Palm Oil Declines for Second Day as Demand From India May Slow

Palm oil fell for a second day on speculation that India slowed purchases as the world’s biggest consumer harvests a record oilseed crop.

The contract for delivery in December dropped 0.4 percent to 2,370 ringgit ($746) a metric ton on the Bursa Malaysia Derivatives at the midday break in Kuala Lumpur. Palm for physical delivery in October was at 2,390 ringgit on Oct. 11, data compiled by Bloomberg show.

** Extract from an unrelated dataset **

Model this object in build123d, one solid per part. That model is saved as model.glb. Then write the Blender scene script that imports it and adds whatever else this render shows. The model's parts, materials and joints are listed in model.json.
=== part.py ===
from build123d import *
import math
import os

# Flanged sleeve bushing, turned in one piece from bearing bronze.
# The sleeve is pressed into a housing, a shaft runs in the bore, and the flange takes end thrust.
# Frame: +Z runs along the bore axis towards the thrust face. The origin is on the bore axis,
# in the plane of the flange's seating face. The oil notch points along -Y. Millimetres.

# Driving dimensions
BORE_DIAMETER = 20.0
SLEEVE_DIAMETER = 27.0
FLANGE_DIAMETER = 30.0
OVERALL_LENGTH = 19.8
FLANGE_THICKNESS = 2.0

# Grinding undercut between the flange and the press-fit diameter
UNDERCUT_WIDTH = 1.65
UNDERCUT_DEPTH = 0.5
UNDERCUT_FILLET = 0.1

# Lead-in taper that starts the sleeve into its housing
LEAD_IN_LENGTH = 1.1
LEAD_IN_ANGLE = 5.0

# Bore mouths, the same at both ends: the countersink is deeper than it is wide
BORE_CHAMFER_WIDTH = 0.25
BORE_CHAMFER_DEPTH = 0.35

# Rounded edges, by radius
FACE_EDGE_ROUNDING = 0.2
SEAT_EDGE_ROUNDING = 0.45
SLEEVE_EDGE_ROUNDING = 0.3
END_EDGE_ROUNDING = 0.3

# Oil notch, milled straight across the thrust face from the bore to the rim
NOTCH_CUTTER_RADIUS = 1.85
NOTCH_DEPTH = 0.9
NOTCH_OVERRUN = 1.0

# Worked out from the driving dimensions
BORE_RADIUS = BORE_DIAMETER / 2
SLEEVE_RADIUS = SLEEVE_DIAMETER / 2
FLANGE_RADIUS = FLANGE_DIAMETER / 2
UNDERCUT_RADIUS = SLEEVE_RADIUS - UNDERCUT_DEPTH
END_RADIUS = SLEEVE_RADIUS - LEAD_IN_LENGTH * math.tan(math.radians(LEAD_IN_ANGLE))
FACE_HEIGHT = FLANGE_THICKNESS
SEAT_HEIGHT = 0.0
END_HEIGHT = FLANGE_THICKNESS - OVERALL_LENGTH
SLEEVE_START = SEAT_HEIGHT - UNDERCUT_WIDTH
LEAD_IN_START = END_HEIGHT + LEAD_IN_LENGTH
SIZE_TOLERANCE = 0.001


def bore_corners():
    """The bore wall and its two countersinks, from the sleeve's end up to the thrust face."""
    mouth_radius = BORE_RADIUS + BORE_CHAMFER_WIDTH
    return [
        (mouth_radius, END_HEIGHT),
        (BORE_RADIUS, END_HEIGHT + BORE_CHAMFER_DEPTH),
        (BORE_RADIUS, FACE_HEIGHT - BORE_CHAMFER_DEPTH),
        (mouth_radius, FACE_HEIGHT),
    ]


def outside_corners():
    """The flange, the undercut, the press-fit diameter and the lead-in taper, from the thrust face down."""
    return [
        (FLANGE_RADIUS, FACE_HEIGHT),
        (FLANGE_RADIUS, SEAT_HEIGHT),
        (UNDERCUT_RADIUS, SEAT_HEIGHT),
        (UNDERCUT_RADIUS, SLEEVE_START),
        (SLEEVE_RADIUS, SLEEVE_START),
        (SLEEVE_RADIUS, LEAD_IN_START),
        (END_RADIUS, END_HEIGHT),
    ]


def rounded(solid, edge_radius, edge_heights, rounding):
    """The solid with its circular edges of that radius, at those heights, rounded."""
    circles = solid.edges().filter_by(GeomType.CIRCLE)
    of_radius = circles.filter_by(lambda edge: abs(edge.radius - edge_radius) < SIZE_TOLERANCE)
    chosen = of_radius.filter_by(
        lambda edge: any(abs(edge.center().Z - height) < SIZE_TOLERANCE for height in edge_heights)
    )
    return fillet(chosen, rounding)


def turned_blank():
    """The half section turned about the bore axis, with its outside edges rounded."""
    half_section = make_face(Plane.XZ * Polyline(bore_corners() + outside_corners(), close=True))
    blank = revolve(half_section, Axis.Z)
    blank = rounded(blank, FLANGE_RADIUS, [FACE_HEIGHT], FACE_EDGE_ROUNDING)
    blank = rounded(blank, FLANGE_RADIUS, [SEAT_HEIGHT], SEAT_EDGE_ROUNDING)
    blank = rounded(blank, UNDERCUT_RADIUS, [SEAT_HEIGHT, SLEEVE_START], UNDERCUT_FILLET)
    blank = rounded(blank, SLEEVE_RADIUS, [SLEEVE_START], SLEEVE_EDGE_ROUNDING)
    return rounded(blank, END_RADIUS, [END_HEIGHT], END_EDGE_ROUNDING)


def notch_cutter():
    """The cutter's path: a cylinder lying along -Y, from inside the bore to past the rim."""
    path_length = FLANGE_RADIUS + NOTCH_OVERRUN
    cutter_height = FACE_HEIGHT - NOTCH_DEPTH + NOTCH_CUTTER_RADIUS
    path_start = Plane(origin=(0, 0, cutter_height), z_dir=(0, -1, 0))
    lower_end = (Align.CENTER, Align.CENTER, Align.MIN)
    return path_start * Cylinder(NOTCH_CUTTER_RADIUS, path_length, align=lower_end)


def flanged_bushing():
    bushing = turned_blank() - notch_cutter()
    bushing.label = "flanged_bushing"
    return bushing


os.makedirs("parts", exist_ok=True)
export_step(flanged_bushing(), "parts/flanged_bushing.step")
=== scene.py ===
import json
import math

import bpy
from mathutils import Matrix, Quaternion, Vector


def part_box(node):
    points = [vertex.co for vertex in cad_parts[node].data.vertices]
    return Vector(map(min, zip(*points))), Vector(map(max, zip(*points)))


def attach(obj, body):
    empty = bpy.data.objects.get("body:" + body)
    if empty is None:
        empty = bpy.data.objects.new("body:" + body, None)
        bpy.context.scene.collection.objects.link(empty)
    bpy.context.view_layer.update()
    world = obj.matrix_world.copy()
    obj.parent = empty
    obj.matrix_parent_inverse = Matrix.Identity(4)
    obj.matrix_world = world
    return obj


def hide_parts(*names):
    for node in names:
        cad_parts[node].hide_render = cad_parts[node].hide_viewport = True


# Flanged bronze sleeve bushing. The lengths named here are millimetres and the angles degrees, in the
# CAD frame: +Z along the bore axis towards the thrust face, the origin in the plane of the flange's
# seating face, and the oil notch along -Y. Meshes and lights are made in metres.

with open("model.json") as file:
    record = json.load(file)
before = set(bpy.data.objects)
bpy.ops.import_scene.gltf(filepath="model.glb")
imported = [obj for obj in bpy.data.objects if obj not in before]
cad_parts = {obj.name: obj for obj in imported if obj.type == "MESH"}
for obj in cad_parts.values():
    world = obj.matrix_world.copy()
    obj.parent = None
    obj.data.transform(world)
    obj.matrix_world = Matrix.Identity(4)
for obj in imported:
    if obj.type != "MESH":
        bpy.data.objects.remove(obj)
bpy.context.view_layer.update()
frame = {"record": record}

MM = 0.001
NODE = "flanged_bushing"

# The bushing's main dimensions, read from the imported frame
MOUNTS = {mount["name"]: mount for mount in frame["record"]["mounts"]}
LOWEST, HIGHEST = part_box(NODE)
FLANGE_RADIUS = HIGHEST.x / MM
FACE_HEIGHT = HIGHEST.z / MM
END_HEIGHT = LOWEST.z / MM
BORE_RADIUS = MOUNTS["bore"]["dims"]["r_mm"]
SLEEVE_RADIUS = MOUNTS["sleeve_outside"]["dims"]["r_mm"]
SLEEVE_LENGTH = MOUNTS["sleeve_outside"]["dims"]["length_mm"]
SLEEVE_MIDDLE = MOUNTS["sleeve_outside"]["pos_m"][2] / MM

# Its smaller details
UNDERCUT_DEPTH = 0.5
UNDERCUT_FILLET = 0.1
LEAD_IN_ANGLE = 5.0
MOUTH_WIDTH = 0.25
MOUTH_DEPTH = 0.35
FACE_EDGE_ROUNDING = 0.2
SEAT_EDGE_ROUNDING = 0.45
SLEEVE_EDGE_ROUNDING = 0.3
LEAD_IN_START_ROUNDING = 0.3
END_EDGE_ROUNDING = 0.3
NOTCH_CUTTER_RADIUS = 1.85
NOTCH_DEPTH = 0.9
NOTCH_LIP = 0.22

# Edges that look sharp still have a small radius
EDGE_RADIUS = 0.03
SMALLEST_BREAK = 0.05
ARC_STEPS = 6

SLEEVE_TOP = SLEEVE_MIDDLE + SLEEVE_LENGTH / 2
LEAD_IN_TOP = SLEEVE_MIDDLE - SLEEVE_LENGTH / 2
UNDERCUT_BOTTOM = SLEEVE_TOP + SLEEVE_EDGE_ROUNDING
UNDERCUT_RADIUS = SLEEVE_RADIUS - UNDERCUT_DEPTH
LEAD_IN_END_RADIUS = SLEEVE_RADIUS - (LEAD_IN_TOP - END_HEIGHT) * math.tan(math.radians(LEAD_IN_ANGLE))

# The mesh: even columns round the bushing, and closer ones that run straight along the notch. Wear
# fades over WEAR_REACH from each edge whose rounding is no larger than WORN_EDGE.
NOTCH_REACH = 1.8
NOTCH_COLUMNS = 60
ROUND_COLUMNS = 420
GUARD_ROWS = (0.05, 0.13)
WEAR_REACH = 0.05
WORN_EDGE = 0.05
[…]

India’s imports probably fell 22 percent to 650,000 tons in September from a year earlier, according to a Bloomberg survey. The Solvent Extractors’ Association of India will release data today. India is on the cusp of the biggest oilseed crop ever as production of soybeans and peanuts increases, according to Atul Chaturvedi, chief executive officer of Adani Wilmar Ltd.

“India’s harvest is on and we expect a larger crop in the coming days,” Prathamesh Mallya, an analyst at AnandRathi Commodities Ltd., said by phone from Mumbai. “Domestic availability of the soybean crop will ensure that demand for palm remains lower when compared to the same time last year.”

Palm oil futures advanced 3.3 percent last week, the biggest increase since the five days ended Aug. 16. Financial markets are closed in Malaysia tomorrow for a public holiday.

“Players are reluctant to take up new positions,” ahead of the holiday, said Donny Khor, deputy director of futures and commodities at RHB Investment Bank Bhd. in Kuala Lumpur. “Some Malaysian traders are taking this opportunity to go on leave.”

Soybeans for delivery in November gained 0.5 percent to $12.73 a bushel on the Chicago Board of Trade, while soybean oil for December climbed 0.7 percent to 40.55 cents a pound.

Refined palm oil for January delivery gained 1 percent to 5,676 yuan ($928) a ton on the Dalian Commodity Exchange and soybean oil was little changed at 7,062 yuan a ton.